Binali Yıldırım'dan Başkanlık Sistemi açıklaması
ensonhaber.com

1

Başbakan Binali Yıldırım, kürsüye çıktıktan sonra AK Partililerin yaptığı "Başkanlık istiyoruz" sloganları için, "Merak etmeyin meydanlar ısınacak" diye karşılık verdi.

"TÜRKİYE'NİN BÖLÜNME RİSKİ VAR DİYORLAR"

Yıldırım konuşmasında Başkanlık Sisteminin federal ve eyalet sistemi olmadığını, tek vatan, tek bayrak ve tek devlet ülküsünün alındığı sistem olduğunu ifade ederek şunları söyledi; "Başkanlık sistemi ile belediye başkanlığı arasında fark yoktur. "Başkanlık sistemi gelirse Türkiye bölünür" diyorlar. Asıl başkanlık gelmezse Türkiye'nin bölünme riski var."

Binali Yıldırım'dan Başkanlık Sistemi açıklaması VİDEO

Yıldırım sözlerinin devamında şu ifadeleri kullandı;

BAŞKANLIK ÜNİTER YAPIYLA OLUR

"Türkiye'nin birliği, beraberliği, gelişmesi için, 2023 hedeflerini gerçekleştirilmesi için bölücü, FETÖ'cü, iç ve dış düşmanlarla mücadele etmesi için güçlü, tek başına iktidar çıkarması lazım, her seçimde. Bunun da yolu Başkanlık sisteminden geçiyor. Başkanlık gelmezse Türkiye'nin bölünme riski var, buradan açıkça söylüyorum. Başkanlık üniter yapıyla olur. Yani Başkanlık demek federasyon demek değildir. Modern, erkleri birbirinden ayıran bir anayasadan bahsediyoruz. Türkiye Başkanlık sistemiyle koalisyonlarla yönetilen, zayıf iktidar dönemlerini geride bırakacak. Sürekli tek başına iktidar çıkaracak istikrarı ve güveni seçimden seçime sağlayacak yeni bir dönemle tanışmış olacak. Başkanlık sistemini ben vatandaşlarım daha iyi anlasın diye şöyle anlattım; Başkanlık sistemiyle belediye başkanlığı arasında fark yok. İstanbul Belediye Başkanı seçimle gelip, hizmet ediyor.
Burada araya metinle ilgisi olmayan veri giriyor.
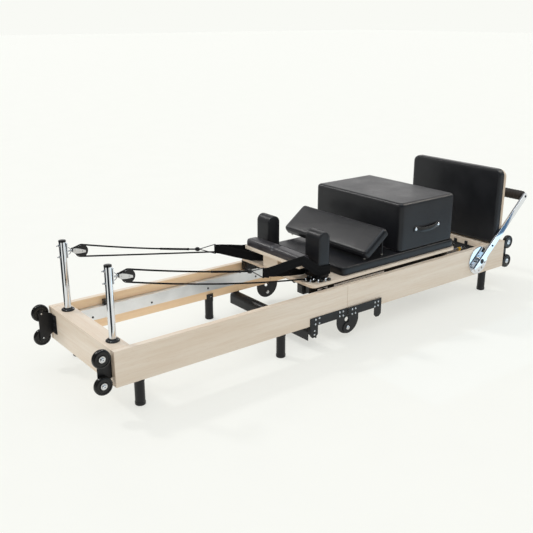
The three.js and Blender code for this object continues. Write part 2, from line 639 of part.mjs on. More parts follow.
for (const [side, s] of SIDES) {
  rails(side, s);
  tracks(side, s);
  foldHinge(side, s);
  for (const [place, x] of Object.entries(LEG_X)) add(`${side}_leg_${place}`, leg(x, s), BLACK_STEEL);
  wheels(side, s);
  riserPost(side, s);
  pulleyBlock(side, s);
  add(`${side}_rope`, rope(side, s), BLACK_WEBBING);
  shoulderRest(side, s);
  quadrant(side, s);
}
endBeams();
liftBar();
carriage();
undercarriage();
add("front_wheel_set", wheelSet(ROLLER.front), BLACK_PLASTIC);
add("rear_wheel_set", wheelSet(ROLLER.rear), BLACK_PLASTIC);
headrest();
springs();
footBar();
jumpBoard();
looseCushions();

// The origin of the finished part is on the floor, under the middle of everything.
const bounds = new THREE.Box3().setFromObject(reformer);
const middle = bounds.getCenter(new THREE.Vector3());
reformer.position.set(-middle.x, -middle.y, -bounds.min.z);

export default reformer;
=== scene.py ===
"""Looks for the folding pilates reformer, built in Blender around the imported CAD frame.

Shapes are written in millimetres in the same axes as the CAD source: x = 0 at the fold, y = 0 at the
middle of the bed, z = 0 on the floor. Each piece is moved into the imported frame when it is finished.
"""

import math

import bmesh
import bpy
from mathutils import Matrix, Vector, noise


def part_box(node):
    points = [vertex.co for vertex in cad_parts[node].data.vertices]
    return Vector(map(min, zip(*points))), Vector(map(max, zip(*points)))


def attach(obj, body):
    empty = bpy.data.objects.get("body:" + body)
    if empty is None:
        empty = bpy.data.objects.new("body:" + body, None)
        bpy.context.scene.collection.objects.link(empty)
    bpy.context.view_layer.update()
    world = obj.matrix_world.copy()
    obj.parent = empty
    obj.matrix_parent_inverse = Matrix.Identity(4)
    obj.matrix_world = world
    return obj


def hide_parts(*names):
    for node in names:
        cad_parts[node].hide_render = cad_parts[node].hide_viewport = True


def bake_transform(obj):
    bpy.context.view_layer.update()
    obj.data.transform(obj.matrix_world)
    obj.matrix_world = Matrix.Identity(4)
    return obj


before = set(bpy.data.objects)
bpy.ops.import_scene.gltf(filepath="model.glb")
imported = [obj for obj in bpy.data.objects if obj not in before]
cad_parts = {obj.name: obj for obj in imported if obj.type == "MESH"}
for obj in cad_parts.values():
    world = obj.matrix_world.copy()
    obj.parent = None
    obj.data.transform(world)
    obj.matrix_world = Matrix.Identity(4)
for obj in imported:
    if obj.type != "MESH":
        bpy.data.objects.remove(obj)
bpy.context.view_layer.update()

# Dimensions that repeat the CAD, in millimetres.
GAP = 0.3
HALF = 1300
SIDE = 330
INNER = 300
RAIL_BOTTOM, RAIL_TOP = RAIL_Z = 118, 280
END_BEAM = 88
LEG_RADIUS = 23.5
LEG_X = {"riser_end": -1184, "middle": -417, "foot_end": 1130}
PIVOT_Z = 53
PLATE = 4
RISER_PLATE = SIDE + GAP
FOOT_PLATE = RISER_PLATE + PLATE + GAP
WHEEL_R, WHEEL_X, WHEEL_Y, WHEEL_Z = 41, 1350, 314.5, {"lower": 139, "upper": 259}
POST_X, POST_Y, POST_R, POST_TOP = -1250, 223, 16, 615
SHEAVE_X, SHEAVE_Z, GROOVE, RIM = -1162, 549, 23.6, 28
BLOCK_X, BLOCK_Z = -1206, 558
ROPE_R = 3.5
STOPPER = (-535, 437)
CLEAT = {"near": (-190, 325), "far": (-190, 365)}
SAG = {"near": 17, "far": 1}
RING = {"near": (-452, 412), "far": (-425, 418)}
DECK_BOTTOM, DECK_TOP = 298, 314
PAD_TOP = 359
TRACK_TOP = 236
AXLE_Z = TRACK_TOP + GAP + 21
SHOULDER = {"x": (-133, -58), "y": (146, 253), "top": 555}
BAR_X, BAR_Z, BAR_LENGTH, BAR_ANGLE, BAR_TAIL = 1050, 205, 498, math.radians(42.3), 72
STRAP_DIP, STRAP_LOW = (-240, 358), 339
STRAP_RAISE = {"near": (80, 22), "far": (15, 22)}  # the outer strand, above the dip and beside the rest
ROLLER_X = {"front": -120, "rear": 780}
SPRING_Y, SPRING_Z = (-160, -80, 0, 80, 160), 225
ANCHOR_X = 470
HEADREST_Z, HEADREST_TOP = 385, 404
BOARD_X, BOARD_TOP = 1208.5, 719
PEG_X, PEG_Y = 1220.5, (-200, 200)
LOBE = (0, 95, 73)  # the round lobe of the hinge plates: x, z and radius
QUADRANT_IN, QUADRANT_OUT = 330.3, 336.3
ARM_IN, ARM_OUT = 349.5, 361.5
SIDES = (("near", -1), ("far", 1))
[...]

Onun bir meclisi var, meclisi de seçimle geliyor, başkanı denetliyor. Meclis'te değişik partiler var, CHP, MHP ve diğerleri var. Meclisin çalışması kendi içinde. Bazı işlere hep birden evet, bazı işlere itiraz ediyorlar. Meclis'le Başkan seçiliyor. Vatandaş ayrı ayrı sandığa gitmeyecek. Bir seferde ikisini de halletmiş olacak."

CHP SİYASİ HAYATINDA HALKIN İRADESİNE RAM OLMADI

"363 milletvekiliyle işbaşına gelmişiz 'Cumhurbaşkanı seçemezsiniz' dediler. Bu işin çözümü millettir dedik ve millet kararını verdi, millet 'Cumhurbaşkanını ben seçeceğim' dedi ve o referandumla birlikte artık Cumhurbaşkanının halk tarafından seçilmesinin önü açıldı. Bu Türkiye'deki yönetim sisteminin en önemli değişikliğinin başlangıcıdır. Bugün başkanlık tartışmalarının başladığı nokta da budur. CHP ve onun akıl da o gün adam gibi parlamentoda cumhurbaşkanı seçimi yaptırsalardı, bugün biz sistem meselesini konuşma ihtiyacı duymazdık. CHP siyasi hayatında hiçbir zaman halkın iradesine ram olmamıştır.

ANAYASA DEĞİŞİKLİĞİ

Türkiye'de bir anayasa değişikliği gündemi var. Fırsat buldukça vesayetçiler, darbeciler harekete geçiyor. Millet iradesiyle seçilmiş hükümetleri alaşağı etmeye çalışıyor. En son 1980 darbesiyle yapılan bu darbe anayasası Türkiye'nin ihtiyaçlarını karşılamaktan çok uzakta.

Bunu bütün siyasi partiler söylüyor. Türkiye'nin gelişen demokrasisine uygun, halkın iradesinin tam yansıdığı, kuvvetler ayrılığının eksiksiz çalıştığı ve bütün vatandaşları kapsayan bir anayasaya ihtiyaç var. Bunu seçimler öncesi bütün partiler söz vermesine rağmen, seçim bittikten sonra bunlar unutuluyor ve diğer seçime kadar işi unutuyorlar."